US software giant Adobe is facing an EU investigation into its proposed $20 billion acquisition of cloud-based designer platform Figma.

In an unexpected move, the European Commission opened a full-scale probe into the deal, citing concerns that the transaction could undermine the supply of tools for interactive product design, digital asset creation, and ultimately reduce competition in the global markets, reported Bloomberg. 

The commission said Adobe’s offer could remove “an important competitive force” and allow the Photoshop maker to restrict competition in the supply of interactive product design tools. They warned the acquisition could also affect Figma’s potential to grow into an effective competitor to Adobe’s asset-creation tools and reduce competition in the sector even further.

Speaking about the probe, European Commissioner for Competition Margrethe Vestager said: “With our in-depth investigation, we aim to ensure that users continue to have access to a wide pool of digital creative tools to choose from.”

Read more: EU Regulators To Asses Adobe’s $20 Billion Figma Deal

Adobe, for its part, remains confident of the merits of its acquisition and stated that Figma’s product design was an adjacency to Adobe’s core creative products and that they had no meaningful plans to compete in the product design space.

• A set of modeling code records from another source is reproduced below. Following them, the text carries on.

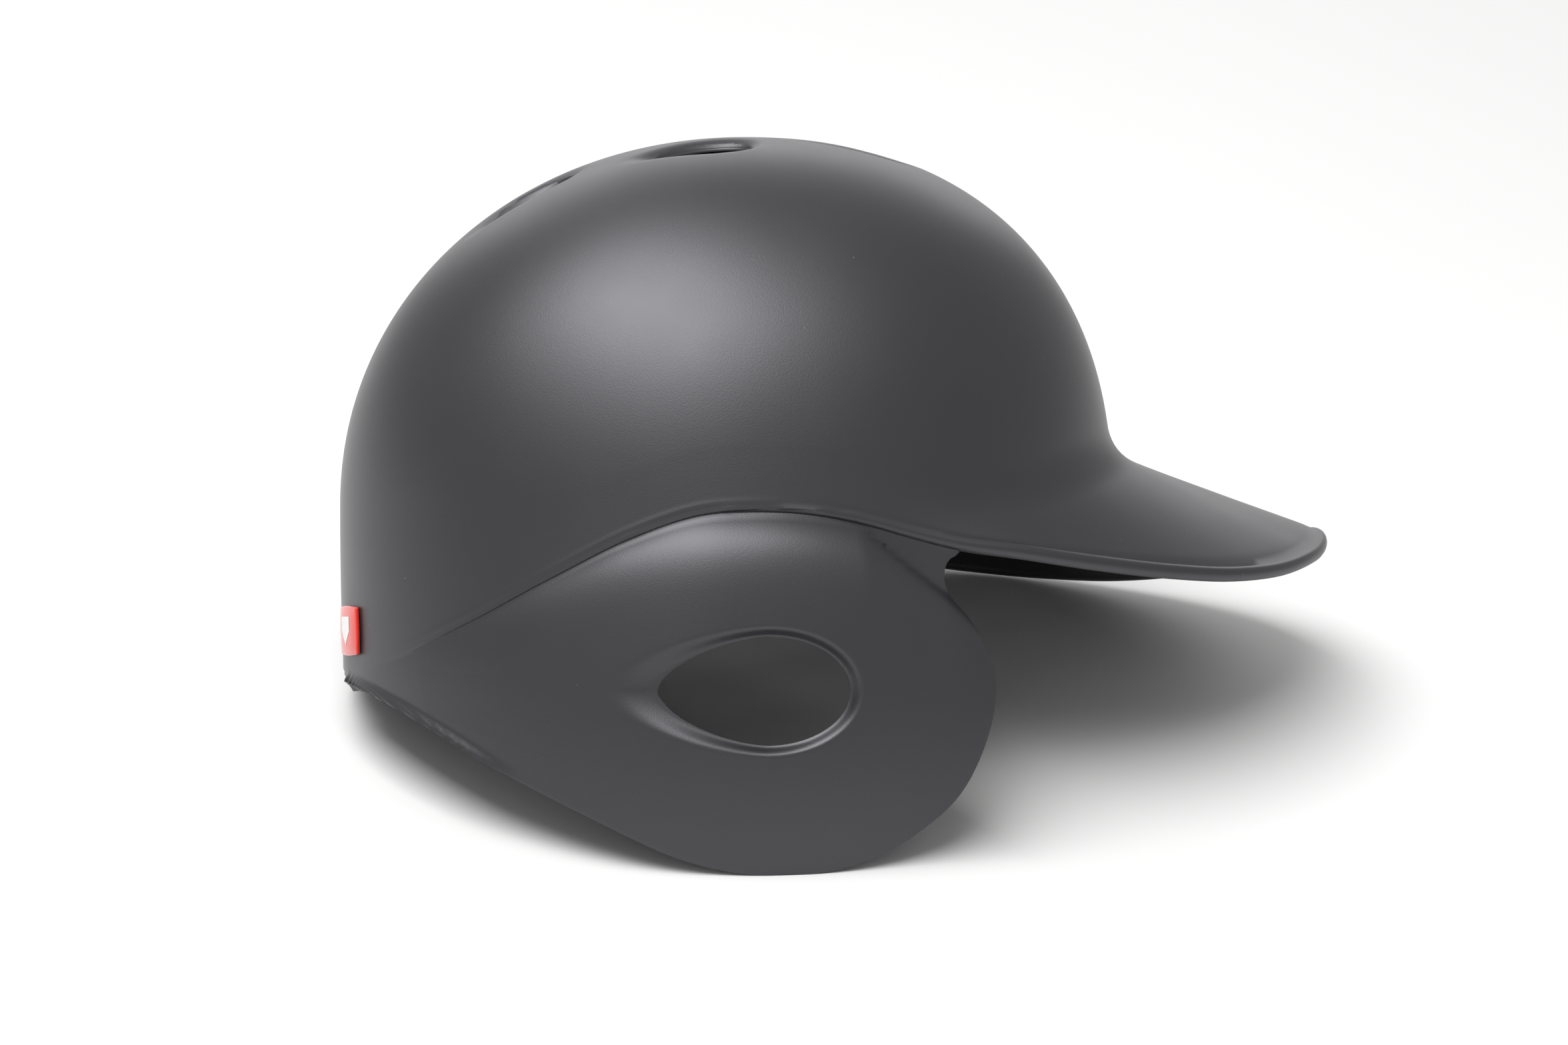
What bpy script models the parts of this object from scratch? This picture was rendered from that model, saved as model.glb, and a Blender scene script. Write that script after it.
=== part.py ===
"""Batting helmet with one ear flap: moulded shell, foam liner, comfort pads and a rear sticker.

Lengths are metres. The helmet is modelled upright: X forward, Y to the wearer's left, Z up, with
the origin on the centre plane at the height of the widest section. An empty then lays it on z = 0
in its resting attitude: rolled onto its bare left side, with the ear flap towards -Y.
"""

import math

import bmesh
import bpy
import numpy as np
from mathutils import Euler, Matrix, Vector

# Dome
WALL = 0.0035
DOME_CENTRE_X = 0.005
FRONT_LENGTH = 0.1108
REAR_LENGTH = 0.122
HALF_WIDTH = 0.098
CROWN_HEIGHT = 0.1107
PLAN_EXPONENT = 2.1
FRONT_EXPONENT = 2.32
SIDE_EXPONENT = 2.2
REAR_EXPONENT = 2.05
WALL_TAPER = 3.6  # share of the width lost per square metre of depth under the widest section
WALL_DEPTH = 0.115

# Lower edge of the dome and brim, as (degrees from straight ahead, height)
EDGE_LINE = (
    (0, -0.0105),
    (12, -0.0175),
    (20, -0.0220),
    (27, -0.0236),
    (35, -0.0230),
    (45, -0.0206),
    (55, -0.0174),
    (64, -0.0148),
    (72, -0.0110),
    (78, -0.0081),
    (89, -0.0048),
    (99, -0.0043),
    (106, -0.0052),
    (118, -0.0121),
    (130, -0.0230),
    (144, -0.0362),
    (158, -0.0460),
    (168, -0.0490),
    (180, -0.0505),
)

# Where the dome stops and the brim starts, in the same terms
ROOT_LINE = (
    (0, 0.0165),
    (18, 0.0150),
    (35, 0.0095),
    (50, 0.0030),
    (64, 0.0010),
    (76, 0.0060),
    (89, 0.0100),
    (99, 0.0105),
    (106, 0.0096),
    (118, 0.0027),
    (130, -0.0082),
    (144, -0.0214),
    (158, -0.0312),
    (180, -0.0357),
)

# Brim
BRIM_CENTRE_X = 0.042
BRIM_LENGTH = 0.143
BRIM_HALF_WIDTH = 0.095
BRIM_BLEND = 0.003
BRIM_CROWN = 0.035  # rise of the brim's middle as a share of its width
ROOT_FILLET = 0.009
LIP_HEIGHT = 0.003
LIP_FILLET = 0.002

# Ear flap: bulge of its outer face over the wall line
BULGE = 0.0085
BULGE_RISE = 0.008
BULGE_FALL_START = 0.050
BULGE_FALL_END = 0.106
TUCK_HEIGHT = 0.005
TUCK_DEPTH = 0.0006

# Upper limit of the bulge in front of the crease, as (x, z)
BULGE_FRONT = ((0.022, -0.0075), (0.0324, -0.0149), (0.0452, -0.0244), (0.070, -0.046))

# Lower outline of the flap from the nape to the notch under the brim, as (x, z)
FLAP_OUTLINE = (
    (-0.1165, -0.0525),
    (-0.1072, -0.0577),
    (-0.0953, -0.0650),
    (-0.0770, -0.0767),
    (-0.0541, -0.0890),
    (-0.0326, -0.0997),
    (-0.0150, -0.1045),
    (0.0000, -0.1056),
    (0.0114, -0.1049),
    (0.0226, -0.1024),
    (0.0337, -0.0974),
    (0.0446, -0.0888),
    (0.0511, -0.0800),
    (0.0559, -0.0667),
    (0.0580, -0.0535),
    (0.0562, -0.0425),
    (0.0528, -0.0336),
    (0.0485, -0.0275),
    (0.0466, -0.0225),
    (0.0475, -0.0175),
    (0.0510, -0.0152),
)
FLAP_CORNER = 11  # outline point where the lower border ends and the front border starts
OUTLINE_STEPS = 12

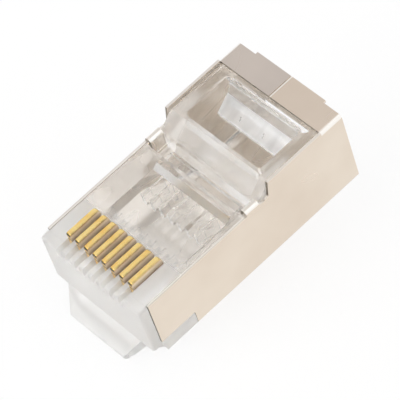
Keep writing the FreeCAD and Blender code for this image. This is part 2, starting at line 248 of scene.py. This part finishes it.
# ---- nickel plated sheet -------------------------------------------------------
# Each colour is a darker and a lighter tone; the highlight and front edge colours are painted
# light.
WALL = (0.76, 0.655, 0.545), (0.83, 0.735, 0.625)
LEFT_FLAP = (0.60, 0.53, 0.48), (0.68, 0.60, 0.54)
RIGHT_FLAP = (0.70, 0.59, 0.49), (0.77, 0.66, 0.56)
INSIDE = (0.72, 0.665, 0.60), (0.81, 0.755, 0.69)
# Painted highlight for the bends, the side walls' upper edges and the seam edge.
HIGHLIGHT_TONES = (0.95, 0.91, 0.85), (1.0, 0.97, 0.93)
# Painted shadow on the cut edges that face the nose.
FRONT_EDGE_SHADOW = (0.20, 0.17, 0.14), (0.30, 0.26, 0.21)
INSIDE_ROUGH = -0.02       # what the inner faces add to the roughness
INSIDE_METAL = -0.20       # and to the metallic value, which is 1 outside
SEAM_X = 0.10 * MM         # painted highlight along the right flap's edge at the seam
SEAM_HALF = 0.05 * MM      # and half its width
WALL_DEPTH = 1.05 * SHEET      # a side wall, with a little to spare
WALL_EDGE = 0.55           # how strong the painted highlight on the side walls' upper edges is
WAVE_DEPTH = 0.03 * MM


def inner_faces(mat, plug):
    """1 on the faces that look into the shield, 0 on the others."""
    within = mat.calc("LESS_THAN", mat.size(plug["X"]), HALF_WIDTH - SHEET / 2)
    above = mat.calc("GREATER_THAN", plug["Z"], SHEET / 2)
    below = mat.calc("LESS_THAN", plug["Z"], BAND_TOP - SHEET / 2)
    return mat.calc("MULTIPLY", mat.calc("MULTIPLY", within, above), below)


def highlight_places(mat, plug, normal):
    """Where highlights are painted: bends, upper edges of the side walls and the edge at the seam,
    from 0 to 1.
    """
    bend = mat.fade(mat.calc("MINIMUM", mat.size(normal["X"]), normal["Z"]), 0.20, 0.42)
    outermost = mat.calc("GREATER_THAN", mat.size(plug["X"]), HALF_WIDTH - WALL_DEPTH)
    upward = mat.calc("GREATER_THAN", normal["Z"], 0.60)
    wall_edge = mat.scaled(mat.calc("MULTIPLY", outermost, upward), WALL_EDGE)
    from_seam = mat.size(mat.calc("SUBTRACT", plug["X"], SEAM_X))
    near_seam = mat.calc("LESS_THAN", from_seam, SEAM_HALF)
    on_top = mat.calc("GREATER_THAN", plug["Z"], BAND_TOP - SHEET)
    seam = mat.calc("MULTIPLY", near_seam, on_top)
    return mat.calc("MAXIMUM", mat.calc("MAXIMUM", bend, wall_edge), seam)


def outer_colour(mat, tone, plug, normal):
    """Side walls, and the flaps left and right of the seam where the sheet faces up."""
    right = mat.calc("GREATER_THAN", plug["X"], 0.0)
    flaps = mat.mix(right, mat.tones(tone, LEFT_FLAP), mat.tones(tone, RIGHT_FLAP))
    return mat.mix(mat.fade(normal["Z"], 0.5, 0.9), mat.tones(tone, WALL), flaps)


def plated_sheet():
    """Warm grey sheet, with painted highlights on its bends, wall tops and seam edge, and painted
    shadow on the cut edges at the front.
    """
    mat = Material("nickel_plated_sheet")
    shader = mat.node("ShaderNodeBsdfPrincipled")
    plug = mat.plug_place()
    normal = mat.normal()
    tone = mat.noise(scale=140, detail=3, rough=0.55)
    inner = inner_faces(mat, plug)
    faces = mat.mix(inner, outer_colour(mat, tone, plug, normal), mat.tones(tone, INSIDE))
    # Painted highlights over the sheet's colour on bends, wall tops and the seam edge.
    highlighted = mat.mix(highlight_places(mat, plug, normal), faces, mat.tones(tone, HIGHLIGHT_TONES))
    # Painted shadow: a dark line on the cut edges that face the nose, where the sheet's thickness
    # casts shade.
    edge_shadow = mat.fade(mat.scaled(normal["Y"], -1.0), 0.90, 0.95)
    mat.link(mat.mix(edge_shadow, highlighted, mat.tones(tone, FRONT_EDGE_SHADOW)), shader.inputs["Base Color"])
    smudge = mat.noise(scale=300, detail=1, rough=0.5, stretch=(1.0, 0.4, 1.0))
    smudged = mat.fade(smudge, 0.3, 0.75, low=0.27, high=0.32)
    mat.link(mat.calc("MULTIPLY_ADD", inner, INSIDE_ROUGH, smudged), shader.inputs["Roughness"])
    mat.link(mat.calc("MULTIPLY_ADD", inner, INSIDE_METAL, 1.0), shader.inputs["Metallic"])
    wave = mat.noise(scale=150, detail=2, rough=0.5)
    mat.link(mat.bump(wave, WAVE_DEPTH, strength=0.08), shader.inputs["Normal"])
    return mat.finish(shader)


# ---- gold plated blades --------------------------------------------------------
# Each colour is a darker and a lighter tone; the dark patch is painted shade.
GOLD = (0.97, 0.63, 0.19), (1.0, 0.80, 0.35)
OLIVE_GOLD = (0.60, 0.43, 0.19), (0.93, 0.69, 0.31)
SIDE_HIGH = (0.90, 0.73, 0.55), (1.0, 0.87, 0.69)
# Bare alloy colour, darkened by painted shade low down on the sides.
SIDE_SHADED_LOW = (0.50, 0.40, 0.29), (0.68, 0.55, 0.42)
# Painted shade for the blades' front ends.
PAINTED_SHADE_PATCH = (0.03, 0.012, 0.0), (0.10, 0.05, 0.01)
HEIGHT_ZERO = 6.3          # heights on a blade, in mm, count from here in the plug's Z
GRAIN_DEPTH = 0.01 * MM
# Painted shade on the front end of a blade: a shadow line where it enters the plastic and a dark
# spot at its top corner. Height in mm, and how dark.
FRONT_SHADE_BANDS = [
    (0.16, 0.0), (0.20, 0.8), (0.28, 0.8), (0.34, 0.0),
    (0.56, 0.0), (0.64, 1.0), (0.84, 1.0), (0.90, 0.0),
]


def side_colour(mat, height):
    """Bare alloy of the flat sides, with a grain along the blade, and painted shade that darkens
    them low down between the blades.
    """
    grain = mat.noise(scale=1500, detail=3, rough=0.6, stretch=(1, 0.2, 1))
    # Painted shade: the sides darken towards their foot, between the blades.
    lift = mat.fade(height, 0.35, 0.62)
    return mat.mix(lift, mat.tones(grain, SIDE_SHADED_LOW), mat.tones(grain, SIDE_HIGH))


def plated_colour(mat, height, plug, normal):
    """Gold of the top and the front, darker olive along the right, with painted shade as dark
    patches in front.
    """
    tone = mat.noise(scale=900, detail=3, rough=0.6)
    blotch = mat.noise(scale=2600, detail=3, rough=0.6)
    pitches = mat.calc("MULTIPLY_ADD", plug["X"], 1 / PITCH, len(BLADES) / 2)
    # Darker olive strip along the right of each blade's top.
    olive_strip = mat.fade(mat.calc("FRACT", pitches), 0.58, 0.66, high=0.7)
    gold = mat.mix(olive_strip, mat.tones(tone, GOLD), mat.tones(blotch, OLIVE_GOLD))
    forward = mat.fade(mat.scaled(normal["Y"], -1.0), 0.55, 0.75)
    # Painted shade: dark patches on the blades' front ends.
    front_shade = mat.calc("MULTIPLY", forward, mat.ramp(height, FRONT_SHADE_BANDS))
    return mat.mix(front_shade, gold, mat.tones(tone, PAINTED_SHADE_PATCH))


def gold_plate():
    """Gold on the top and front of a blade, bare alloy on its sides below the top edge."""
    mat = Material("gold_plated_blade")
    shader = mat.node("ShaderNodeBsdfPrincipled")
    shader.inputs["Metallic"].default_value = 1.0
    plug = mat.plug_place()
    normal = mat.normal()
    height = mat.calc("MULTIPLY_ADD", plug["Z"], 1 / MM, -HEIGHT_ZERO)
    sideways = mat.fade(mat.size(normal["X"]), 0.80, 0.95)
    under_top = mat.fade(height, 0.74, 0.80, low=1.0, high=0.0)
    side = mat.calc("MULTIPLY", sideways, under_top)
    colour = mat.mix(side, plated_colour(mat, height, plug, normal), side_colour(mat, height))
    mat.link(colour, shader.inputs["Base Color"])
    speck = mat.noise(scale=3000, detail=3, rough=0.6)
    mat.link(mat.fade(speck, 0.3, 0.75, low=0.16, high=0.30), shader.inputs["Roughness"])
    grain = mat.noise(scale=2500, detail=2, rough=0.5, stretch=(1, 0.2, 1))
    mat.link(mat.bump(grain, GRAIN_DEPTH, strength=0.5), shader.inputs["Normal"])
    return mat.finish(shader)


# ---- finishes and bevels of the CAD nodes --------------------------------------
SHIELD_BEVEL = 0.06 * MM
SHIELD_BEVEL_ANGLE = math.radians(50.0)      # edges flatter than this stay as they are
BLADE_BEVEL = 0.03 * MM
BLADE_BEVEL_ANGLE = math.radians(30.0)
WELD = 0.001 * MM          # vertices nearer than this are joined before the bevel


def dress(node, material):
    slots = nodes[node].data.materials
    slots.clear()
    slots.append(material)


def soften(node, width, angle):
    """Rounds the sharp edges of a node by modifiers, which leave its own mesh alone."""
    weld = nodes[node].modifiers.new("weld", "WELD")
    weld.merge_threshold = WELD
    bevel = nodes[node].modifiers.new("bevel", "BEVEL")
    bevel.width = width
    bevel.segments = 2
    bevel.limit_method = "ANGLE"
    bevel.angle_limit = angle


def dress_plug():
    """Gives each CAD node its finish, and the metal its small bevels."""
    plastic = housing_plastic()
    dress("housing", plastic)
    dress("conductor_clamp_bar", plastic)
    dress("cable_clamp_bar", clamp_plastic())
    dress("latch_lever", latch_plastic())
    dress("shield", plated_sheet())
    soften("shield", SHIELD_BEVEL, SHIELD_BEVEL_ANGLE)
    gold = gold_plate()
    for blade in BLADES:
        dress(blade, gold)
        soften(blade, BLADE_BEVEL, BLADE_BEVEL_ANGLE)


# ---- floor, light, camera ------------------------------------------------------
FLOOR_SIZE = 2.0
FLOOR_DROP = 0.02 * MM     # gap under the plug, so that the two never share a face
FLOOR_TONES = (0.93, 0.95)
FLOOR_GLOW = 0.8           # share of plain white in the floor, as the camera sees it
STUDIO_LEFT = 0.84         # level of the surround, left and right of the plug
STUDIO_RIGHT = 1.0
STUDIO_REACH = 0.5         # it changes while the direction's X is less than this
LAMP_AIM = Vector((0, 0, 7)) * MM
BOUNCES = 32               # light crosses many walls of clear plastic

AZIMUTH = math.radians(50.31)      # of the camera, from the nose towards the right side
ELEVATION = math.radians(45.20)
ROLL = math.radians(3.26)
TARGET = Vector((0.0758, -0.1469, 7.7345)) * MM      # what it looks straight at
DISTANCE = 0.260
LENS = 302.6               # mm
SENSOR = 36.0              # mm
CLIP_NEAR = 0.02
CLIP_FAR = 5.0


def floor():
    """Pale matt floor, nearly white where it is seen directly, mirrored or through glass."""
    bpy.ops.mesh.primitive_plane_add(size=FLOOR_SIZE, location=(0, 0, -FLOOR_DROP))
    plane = bpy.context.object
    plane.name = "floor"
    mat = Material("pale_floor")
    matt = mat.node("ShaderNodeBsdfDiffuse")
    speckle = mat.noise(scale=30, detail=2, rough=0.5)
    mat.link(mat.tones(speckle, FLOOR_TONES), matt.inputs["Color"])
    glow = mat.node("ShaderNodeEmission")
    glow.inputs["Color"].default_value = (1, 1, 1, 1)
    glow.inputs["Strength"].default_value = 1.0
    ray = mat.node("ShaderNodeLightPath").outputs
    mirrored = mat.calc("MAXIMUM", ray["Is Camera Ray"], ray["Is Glossy Ray"])
    seen = mat.calc("MAXIMUM", mirrored, ray["Is Transmission Ray"])
    both = mat.node("ShaderNodeMixShader")
    mat.link(mat.scaled(seen, FLOOR_GLOW), both.inputs["Fac"])
    mat.link(matt.outputs[0], both.inputs[1])
    mat.link(glow.outputs[0], both.inputs[2])
    plane.data.materials.append(mat.finish(both))


def world():
    """Pale studio, a little darker on the left of the plug."""
    studio = bpy.data.worlds.new("studio")
    bpy.context.scene.world = studio
    studio.use_nodes = True
    tree = studio.node_tree
    background = tree.nodes["Background"]
    background.inputs["Strength"].default_value = 1.0
    direction = tree.nodes.new("ShaderNodeTexCoord")
    split = tree.nodes.new("ShaderNodeSeparateXYZ")
    level = tree.nodes.new("ShaderNodeMapRange")
    level.inputs["From Min"].default_value = -STUDIO_REACH
    level.inputs["From Max"].default_value = STUDIO_REACH
    level.inputs["To Min"].default_value = STUDIO_LEFT
    level.inputs["To Max"].default_value = STUDIO_RIGHT
    tree.links.new(direction.outputs["Generated"], split.inputs[0])
    tree.links.new(split.outputs["X"], level.inputs["Value"])
    tree.links.new(level.outputs[0], background.inputs["Color"])


def softbox(name, place, size, watts):
    """Rectangular lamp that is aimed at the plug."""
    light = bpy.data.lights.new(name, "AREA")
    light.shape = "RECTANGLE"
    light.size, light.size_y = size
    light.energy = watts
    lamp = bpy.data.objects.new(name, light)
    lamp.location = place
    lamp.rotation_mode = "QUATERNION"
    lamp.rotation_quaternion = (LAMP_AIM - lamp.location).to_track_quat("-Z", "Y")
    bpy.context.scene.collection.objects.link(lamp)


def camera():
    """Camera at the photograph's viewing angle."""
    level = math.cos(ELEVATION)
    back = Vector((math.sin(AZIMUTH) * level, -math.cos(AZIMUTH) * level, math.sin(ELEVATION)))
    optics = bpy.data.cameras.new("camera")
    optics.lens = LENS
    optics.sensor_width = SENSOR
    optics.clip_start = CLIP_NEAR
    optics.clip_end = CLIP_FAR
    eye = bpy.data.objects.new("camera", optics)
    eye.location = TARGET + back * DISTANCE
    eye.rotation_mode = "QUATERNION"
    eye.rotation_quaternion = Quaternion(back, -ROLL) @ (-back).to_track_quat("-Z", "Y")
    bpy.context.scene.collection.objects.link(eye)
    bpy.context.scene.camera = eye


dress_plug()
floor()
world()
softbox("softbox_right", place=(0.27, 0.04, 0.42), size=(0.30, 0.30), watts=0.06)
softbox("softbox_front", place=(-0.05, -0.45, 0.22), size=(0.40, 0.25), watts=0.9)
camera()
bpy.context.scene.view_settings.view_transform = "Standard"
bpy.context.scene.cycles.max_bounces = BOUNCES
bpy.context.scene.cycles.transmission_bounces = BOUNCES
bpy.context.scene.cycles.glossy_bounces = BOUNCES
bpy.context.scene.cycles.blur_glossy = 0.0      # keeps mirrored reflections sharp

The probe into the deal follows a preliminary review by the European Commission that raised suspicions as to the detriment the acquisition might cause for the industry. Meanwhile, the UK’s Competition and Markets Authority (CMA) has also asked Adobe to address its concerns by coming up with suitable solutions.

This is not the first time the EU has scrutinized a company’s takeover plans for potential anti-competitive effects. Last year, regulators hit Google with a €1.49 billion ($1.76 billion) fine for freezing out rivals in online advertising.

The commission will now assess the deal and decide by Dec. 14 whether to approve or block it. Whichever way the regulator chooses to go, the outcome of the investigation is certain to leave a lasting impact on the global markets for interactive product design tools.